The moored conductivity/temperature array (Figure 1) consists of 20 sensors positioned from the Florida Keys reef tract, through Florida Bay and around Cape Sable, extending northward off the mouths of the Shark, Broad, and Lostmans Rivers, to Indian Key just south of Marco Island, FL. The array is designed to resolve the three-dimensional structure of the river plumes, with emphasis on Shark River. In addition to the conductivity/temperature moorings, four moored upward-looking ADCP's are positioned west of Lostmans River and Cape Sable, with the offshore pair located 30 nm west of the Southwest Florida coast. The ADCP's provide a continuous measure of currents, and, paired with data from the other moored instrumentation, will allow a quantitative analysis of the freshwater discharge. Bottom pressure sensors are included on the moorings 30 nm offshore of Cape Sable, adjacent to Cape Sable, in western Florida Bay, and in the Atlantic, offshore of Long Key, FL. From these instruments a continuous measurement of sea level height and the slope of the sea surface can be obtained. The bulk of the array was deployed in September 1997, and recovered and redeployed in March/April 1998.

Results from the moored array will be compared with wind fields obtained from the array of CMAN weather stations and with regional rainfall indices obtained from the NEXRAD radar study (Marks and Willis), as well as individual rain gauge and river flow data, to determine the meteorological forcing mechanisms which drive the river plume dispersion. Preliminary results of such comparisons have indicated that the dispersion is highly variable, strongly correlated with both wind and rainfall patterns, with the rainfall determining the size of the freshwater plumes on a daily-to-weekly time scale, and the wind fields determining the direction of dispersion. Satellite-tracked surface drifters, which are deployed in the Shark River plume during the bimonthly shipboard surveys, have corroborated the meteorologically-driven forcing of the regional circulation.

In addition, the shipboard surveys yield measurements of temperature and conductivity continuously along the cruise track in the study area, and the mapped fields of surface salinity which can be obtained from these surveys complement the results of the moored array, which are continuous in time but not spatially continuous. To yield a three-dimensional view of the freshwater discharges, conductivity-temperature-depth (CTD) stations are taken along transects perpendicular to each river mouth, and show the extent to which the fresh water penetrates vertically into the water column. Early results from these observations have indicated that there is a high degree of variability in the vertical extent and mixing of the river plumes with the Gulf of Mexico coastal waters, probably driven by the ambient meteorological conditions and the synoptic background circulation as well as the strength of the river discharge itself.

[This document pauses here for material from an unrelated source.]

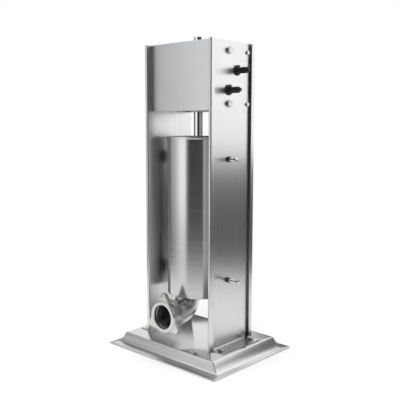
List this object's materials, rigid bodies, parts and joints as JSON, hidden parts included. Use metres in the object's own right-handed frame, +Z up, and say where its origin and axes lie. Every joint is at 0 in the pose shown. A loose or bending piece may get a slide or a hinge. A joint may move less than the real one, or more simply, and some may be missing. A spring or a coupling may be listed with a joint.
{
  "type": "sausage stuffer",
  "caption": "Upright hand-cranked sausage stuffer: a geared rack pushes a piston down a steel cylinder held in a folded frame, with an outlet elbow and ring nut at its foot.",
  "frame": {"origin": "centre of the base, on the surface it stands on", "axes": "+Z up along the rack; -Y towards the front, where the outlet is; +X towards the side of the crank shafts"},
  "size_m": [0.3204, 0.2594, 0.6855],
  "materials": {
    "polished_steel": "polished",
    "brushed_steel": "brushed",
    "satin_steel": "satin",
    "cast_steel": "blasted casting",
    "gear_steel": "machined, oiled",
    "black_steel": "black oxide",
    "bronze": "machined",
    "chrome": "polished",
    "white_nylon": "matte",
    "black_rubber": "matte",
    "silicone": "satin"
  },
  "bodies": {
    "frame": {"base_pan": "polished_steel", "bolt_left_lower_front": "polished_steel", "bolt_left_lower_rear": "polished_steel", "bolt_left_upper_front": "polished_steel", "bolt_left_upper_rear": "polished_steel", "bolt_right_lower_front": "polished_steel", "bolt_right_lower_rear": "polished_steel", "bolt_right_upper_front": "polished_steel", "bolt_right_upper_rear": "polished_steel", "clamp_nut_left_lower": "black_steel", "clamp_nut_left_upper": "black_steel", "clamp_nut_right_lower": "black_steel", "clamp_nut_right_upper": "black_steel", "fast_bush_left": "bronze", "fast_bush_right": "black_steel", "foot_bolt_front_left": "polished_steel", "foot_bolt_front_right": "polished_steel", "foot_bolt_rear_left": "polished_steel", "foot_bolt_rear_right": "polished_steel", "front_cover": "satin_steel", "gearbox_inner_plate": "gear_steel", "gearbox_plate_left": "gear_steel", "gearbox_plate_right": "gear_steel", "guide_bush_lower": "white_nylon", "guide_bush_upper": "white_nylon", "guide_plate_lower": "gear_steel", "guide_plate_upper": "gear_steel", "rear_cover": "satin_steel", "side_panel_left": "brushed_steel", "side_panel_right": "brushed_steel", "slow_bush_inner": "bronze", "slow_bush_right": "black_steel", "top_cover": "satin_steel"},
    "piston": {"rack_bar": "chrome", "piston_body": "white_nylon", "piston_seal": "silicone", "piston_plate": "polished_steel", "piston_nut": "polished_steel"},
    "air_valve": {"air_valve": "polished_steel"},
    "fast_shaft": {"fast_shaft": "black_steel", "rack_pinion": "gear_steel", "large_gear": "gear_steel", "fast_circlip": "black_steel"},
    "slow_shaft": {"slow_shaft": "black_steel", "small_gear": "gear_steel", "slow_circlip": "black_steel"},
    "cylinder": {"meat_cylinder": "brushed_steel", "outlet_elbow": "satin_steel", "outlet_ferrule": "cast_steel"},
    "outlet_seal": {"outlet_seal": "black_rubber"},
    "ring_nut": {"wing_nut": "cast_steel"},
    "pad_left_upper": {"clamp_pad_left_upper": "black_rubber"},
    "screw_left_upper": {"clamp_screw_left_upper": "polished_steel"},
    "pad_left_lower": {"clamp_pad_left_lower": "black_rubber"},
    "screw_left_lower": {"clamp_screw_left_lower": "polished_steel"},
    "pad_right_upper": {"clamp_pad_right_upper": "black_rubber"},
    "screw_right_upper": {"clamp_screw_right_upper": "polished_steel"},
    "pad_right_lower": {"clamp_pad_right_lower": "black_rubber"},
    "screw_right_lower": {"clamp_screw_right_lower": "polished_steel"}
  },
  "joints": [
    {"name": "rack_slide", "type": "slide", "parent": "frame", "child": "piston", "axis": [0, 0, 1], "range_m": [-0.015, 0.337]},
    {"name": "fast_shaft_turn", "type": "hinge", "parent": "frame", "child": "fast_shaft", "pos_m": [0, 0.0175, 0.6108], "axis": [1, 0, 0], "range_deg": [-1760, 80]},
    {"name": "slow_shaft_turn", "type": "hinge", "parent": "frame", "child": "slow_shaft", "pos_m": [0, -0.0089, 0.56952], "axis": [1, 0, 0], "range_deg": [-220, 4865]},
    {"name": "air_valve_lift", "type": "slide", "parent": "piston", "child": "air_valve", "axis": [0, 0, 1], "range_m": [0, 0.0025], "stiffness_N_per_m": 200, "springref_m": -0.005},
    {"name": "cylinder_tilt", "type": "hinge", "parent": "frame", "child": "cylinder", "pos_m": [0, -0.008, 0.17], "axis": [-1, 0, 0], "range_deg": [0, 4.4]},
    {"name": "outlet_seal_slide", "type": "slide", "parent": "cylinder", "child": "outlet_seal", "axis": [0, -1, 0], "range_m": [0, 0.00605]},
    {"name": "ring_nut_turn", "type": "hinge", "parent": "outlet_seal", "child": "ring_nut", "pos_m": [0, -0.108, 0.093], "axis": [0, -1, 0], "range_deg": [0, 540]},
    {"name": "pad_left_upper_slide", "type": "slide", "parent": "frame", "child": "pad_left_upper", "axis": [-1, 0, 0], "range_m": [0, 0.008]},
    {"name": "screw_left_upper_turn", "type": "hinge", "parent": "pad_left_upper", "child": "screw_left_upper", "pos_m": [-0.1, -0.008, 0.4274], "axis": [-1, 0, 0], "range_deg": [0, 2881]},
    {"name": "pad_left_lower_slide", "type": "slide", "parent": "frame", "child": "pad_left_lower", "axis": [-1, 0, 0], "range_m": [0, 0.008]},
    {"name": "screw_left_lower_turn", "type": "hinge", "parent": "pad_left_lower", "child": "screw_left_lower", "pos_m": [-0.1, -0.008, 0.17], "axis": [-1, 0, 0], "range_deg": [0, 2881]},
    {"name": "pad_right_upper_slide", "type": "slide", "parent": "frame", "child": "pad_right_upper", "axis": [1, 0, 0], "range_m": [0, 0.008]},
    {"name": "screw_right_upper_turn", "type": "hinge", "parent": "pad_right_upper", "child": "screw_right_upper", "pos_m": [0.1, -0.008, 0.4274], "axis": [1, 0, 0], "range_deg": [0, 2881]},
    {"name": "pad_right_lower_slide", "type": "slide", "parent": "frame", "child": "pad_right_lower", "axis": [1, 0, 0], "range_m": [0, 0.008]},
    {"name": "screw_right_lower_turn", "type": "hinge", "parent": "pad_right_lower", "child": "screw_right_lower", "pos_m": [0.1, -0.008, 0.17], "axis": [1, 0, 0], "range_deg": [0, 2881]}
  ],
  "couplings": [
    {"joint": "fast_shaft_turn", "follows": "rack_slide", "rad_per_m": -90.909},
    {"joint": "slow_shaft_turn", "follows": "rack_slide", "rad_per_m": 251.75},
    {"joint": "outlet_seal_slide", "follows": "ring_nut_turn", "m_per_rad": 0.00063662},
    {"joint": "screw_left_upper_turn", "follows": "pad_left_upper_slide", "rad_per_m": 6283.2},
    {"joint": "screw_left_lower_turn", "follows": "pad_left_lower_slide", "rad_per_m": 6283.2},
    {"joint": "screw_right_upper_turn", "follows": "pad_right_upper_slide", "rad_per_m": 6283.2},
    {"joint": "screw_right_lower_turn", "follows": "pad_right_lower_slide", "rad_per_m": 6283.2}
  ]
}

It is expected that the moored array and the shipboard surveys will continue for at least two years, preferably longer, as there is considerable interannual variability in the larger-scale regional circulation driven by factors ranging from El NiZo cycles to interannual changes in the wind fields over the Gulf of Mexico and Atlantic Ocean, as well as large year-to-year variability in rainfall distributions over the Everglades. In order to quantify the regional circulation and river dispersion and their effects on the ecological health of Florida Bay and the Florida Keys National Marine Sanctuary, and to provide important boundary conditions and assessment of the numerical models which are presently being developed for the region, it will be necessary to make observations over the full range of interannual variability which occurs.